How Ejection Seats influenced Cobra® buckles
The need for an extremely secure yet lightening fast quick release has been in demand for military applications for thousands of years. In 500 BC Roman soldiers first used the cage and prong design (still used on millions of traditional belts) to quickly fasten their helmets.
In 1942 with the dawn of the jet age, the need to allow pilots to quickly eject from a plane was critical. Enter James Martin founder of the Martin Baker Aircraft Systems who is the inventor of the first ejection seat and accompanying quick release buckle (see photo below).
The Cobra® buckle is a descendant from the early days of ejection seats and quick release buckles. The technology and machining methods have greatly improved making the latest Cobra® buckles lightweight, secure and extremely reliable. That's why Klik Belts only uses Cobra buckles in all belts and nothing else. Cheap imitations have flooded the market from Asia but as soon as you hear the sound of the click on a Cobra® you know it's absolutely secure. Take a sneak peak inside the Austrian Factory where Cobra® are crafted.
For more background on the Martin Baker company please see the excerpt below from Wikipedia.
The death of Valentine Baker in an aircraft accident in 1942 prompted James Martin to investigate new methods for aircrew escape and survival. Martin had previous experience of aircraft survival systems and had designed a quick-release canopy system during the Battle of Britain, a very successful device that was later fitted as standard to all Spitfires during manufacture.
In 1944 Martin was approached by the Air Staff after a fatal accident with the jet-powered Gloster F.9/40 (Gloster Meteor prototype).They asked for an escape system that forcibly ejected the pilot from an aircraft and was powerful enough to clear the tail surfaces at high airspeeds. German and Swedish engineers were investigating the same problem, but Martin was unaware of this.
Martin initially investigated systems that could be retro-fitted to existing fighter aircraft types that were in service at the time. His first design, a spring-powered swinging arm, hinged near the base of the fin, was not pursued although a Boulton Paul Defiant aircraft had been loaned to the Martin-Baker company for modification and testing.

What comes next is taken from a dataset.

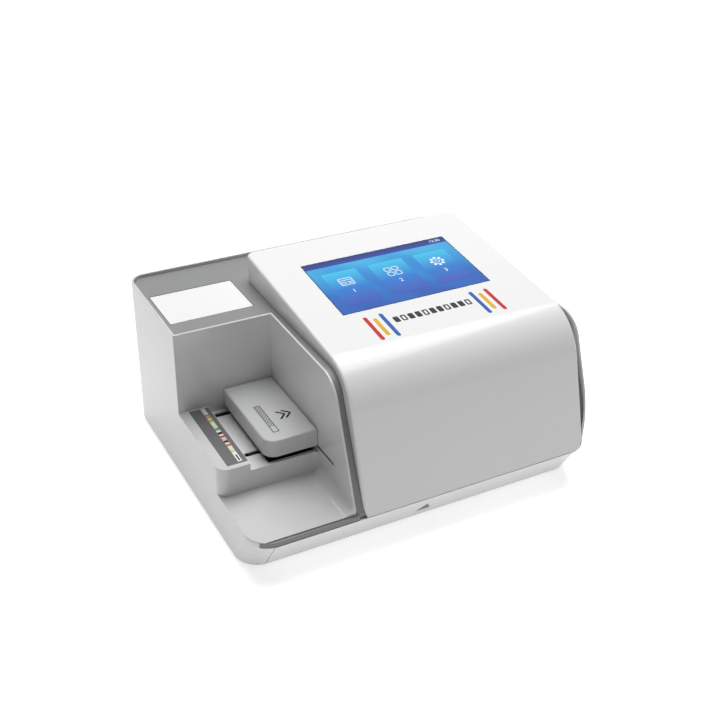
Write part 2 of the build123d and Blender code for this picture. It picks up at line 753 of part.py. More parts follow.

A method using explosive charges to clear the seat from an aircraft was investigated next, as no information was available on what effect the g-forces might have on the human body a 16 feet (4.9 m) test rig was constructed at Denham for readings to be taken. On 20 January 1945 a 200 pounds (91 kg) dummy was test fired on the rig, four days later a company fitter, Bernard Lynch volunteered to test the system and was fired to a height of just under 5 feet (1.5 m) with no ill effects felt. The size of the explosive charge was progressively increased until Lynch reached a height of 10 ft and declared that he was experiencing pain. News of the test quickly reached the aviation press, a journalist from The Aeroplane was hospitalised with crushed vertebrae after trying out the rig for himself.
James Martin was very concerned by this development and worked hard to reduce the peak acceleration loads felt by the occupant, the solution was to use a second charge firing in sequence and alterations to the seat to provide a posture that would protect the spine. Foot rests and a face blind firing handle were added.
Almost 200 tests were completed on the 16 ft rig when testing transferred to a new 65 feet (20 m) rig, Bernard Lynch again being the first to use it on 17 August 1945, reaching a height of just over 26 feet (7.9 m). The need for airborne testing was apparent, the Defiant loaned for testing had its rear turret removed and a loaded seat had been fired from it whilst stationary on the ground on 10 May 1945. The next day the test was repeated in the air, a further five tests up to indicated airspeeds of 300 miles per hour (480 km/h) were successful.
On 12 September 1945 the Martin-Baker company was awarded a contract to design and produce two seats for high-speed testing, a Gloster Meteor aircraft was modified for testing. The first airborne test with this aircraft took place over Chalgrove airfield in June 1946. Using a dummy the parachute failed when it opened prematurely at a speed of 415 miles per hour (668 km/h). A time-delay release mechanism was developed and initially suffered from problems. After many more tests it was felt that the system was safe enough for a manned live test. The volunteer was again Bernard Lynch, firing himself from the rear cockpit of the Meteor at 8,000 feet (2,400 m) over Chalgrove on 24 July 1946, the system worked perfectly.
Many more tests followed at ever increasing altitudes and airspeeds, some live and some with dummies. By 1948 the design had been refined enough to enter production for use in Royal Air Force and Fleet Air Arm aircraft. Prior to this order the Saunders-Roe company requested a seat to be used in its SR.A/1 jet-powered flying boat. This seat was known as the 'Pre-Mk.1' and did not feature all the refinements built into the production Mk.1 seats.
The first prototype Armstrong Whitworth A.W.52, TS363, crashed on 30 May 1949, the pilot, J.O. Lancaster, used the pre-Mk.1 ejection seat to save his life, making it the first occasion of an emergency ejection by a British pilot.